Between 2011 and 2014, Keim studied what would happen if it weren’t so easy for wolves, deer and moose to follow cutlines and forestry roads into caribou habitat. Over an 800-square-kilometre area, researchers dropped 200 cubic metres of tree debris every 200 metres.
The rate at which wolves stopped using the paths dropped 70 per cent, the study found.
“It was unbelievably effective at reducing wolf use,” said Keim.
Serrouya applauded Keim’s paper, but questioned its practicality on a landscape with 350,000 kilometres of linear disturbance.
“To block 350,000 kilometres would take years and years,” he said. “What would happen in the meantime?”
Four herds vanished between 2004 and 2018.
Keim said efforts could be focused on where they’d do the most good. He suggested that snowmobile trails could be designed to draw wolf packs away from caribou. It wouldn’t be that hard, he said.
“That type of work can be done in the summer or winter by somebody on foot.”

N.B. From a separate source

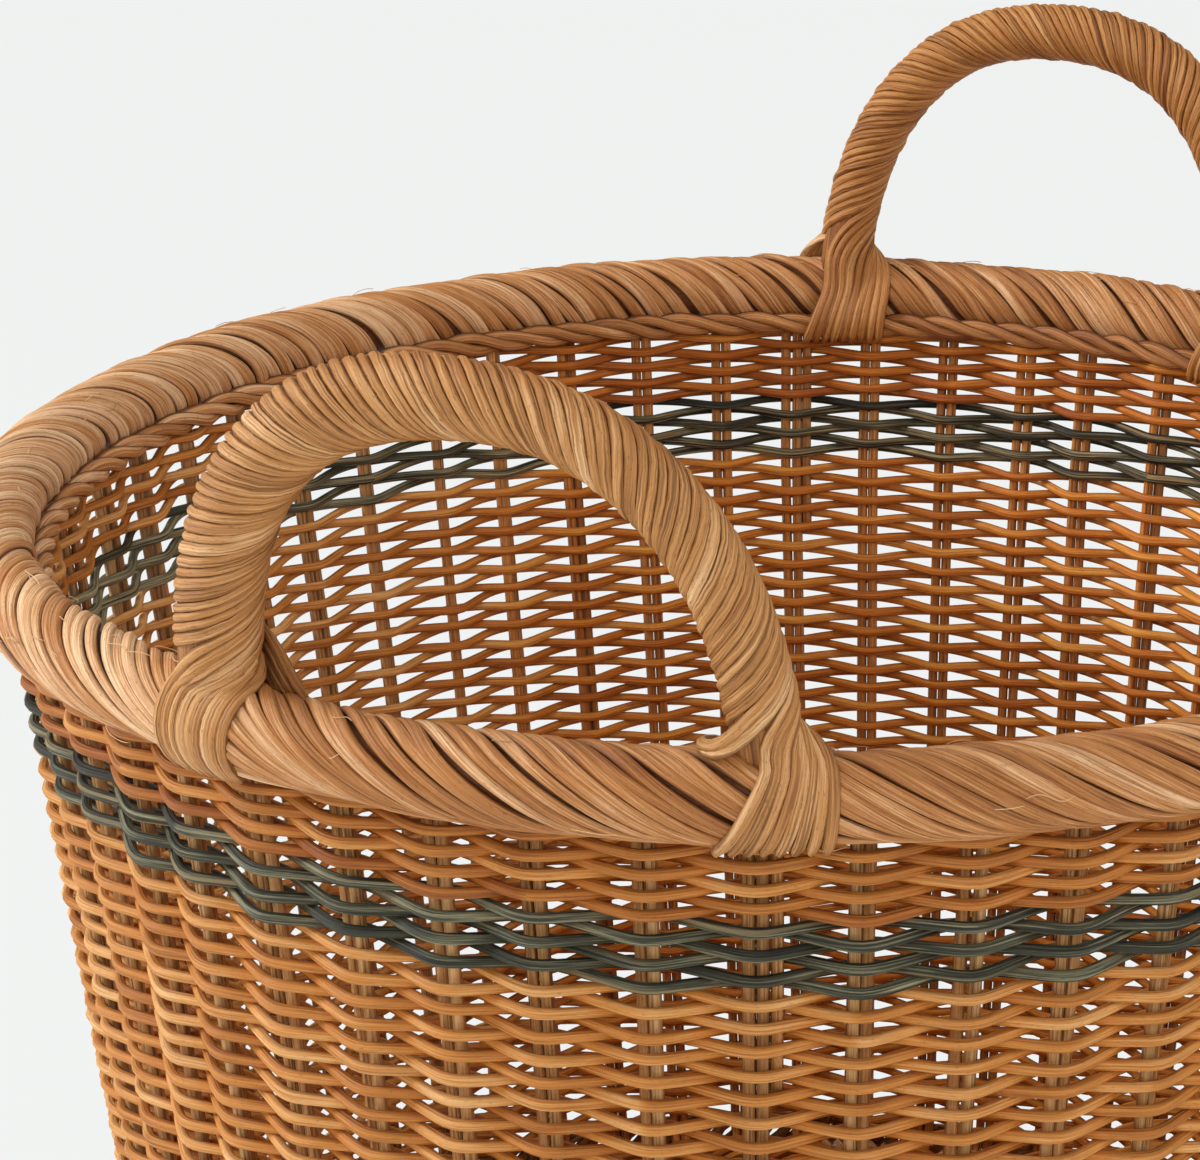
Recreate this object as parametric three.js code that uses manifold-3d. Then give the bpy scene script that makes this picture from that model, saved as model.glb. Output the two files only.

Carolyn Campbell of the Alberta Wilderness Association fears Serrouya’s findings could be used to declare “a war on wildlife.”
“These findings could be used by industry and government to prolong unsustainable forest exploitation while endlessly harming wildlife species,” she said.
She urged governments to keep restoring habitat.
Serrouya said drastic measures will be needed into the foreseeable future.
“Society would have to change the way it values natural resources. Society would have to decide to reduce the rate of resource extraction.”